Beeping Shortest Paths via Hypergraph Bipartite Decomposition

Constructing a shortest path between two network nodes is a fundamental task in distributed computing. This work develops schemes for the construction of shortest paths in randomized beeping networks between a predetermined source node and an arbitrary set of destination nodes. Our first scheme constructs a (single) shortest path to an arbitrary destination in $O (D \log\log n + \log^3 n)$ rounds with high probability. Our second scheme constructs multiple shortest paths, one per each destination, in $O (D \log^2 n + \log^3 n)$ rounds with high probability. The key technique behind the aforementioned schemes is a novel decomposition of hypergraphs into bipartite hypergraphs.
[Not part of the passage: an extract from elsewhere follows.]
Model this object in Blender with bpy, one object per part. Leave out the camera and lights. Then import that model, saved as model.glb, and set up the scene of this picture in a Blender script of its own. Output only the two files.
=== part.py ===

Namely, we show how to partition the hyperedge set of a hypergraph $H = (V_H, E_H)$ into $k = \Theta (\log^2 n)$ disjoint subsets $F_1 \cup \cdots \cup F_k = E_H$ such that the (sub-)hypergraph $(V_H, F_i)$ is bipartite in the sense that there exists a vertex subset $U \subseteq V$ such that $|U \cap e| = 1$ for every $e \in F_i$. This decomposition turns out to be instrumental in speeding up shortest path constructions under the beeping model.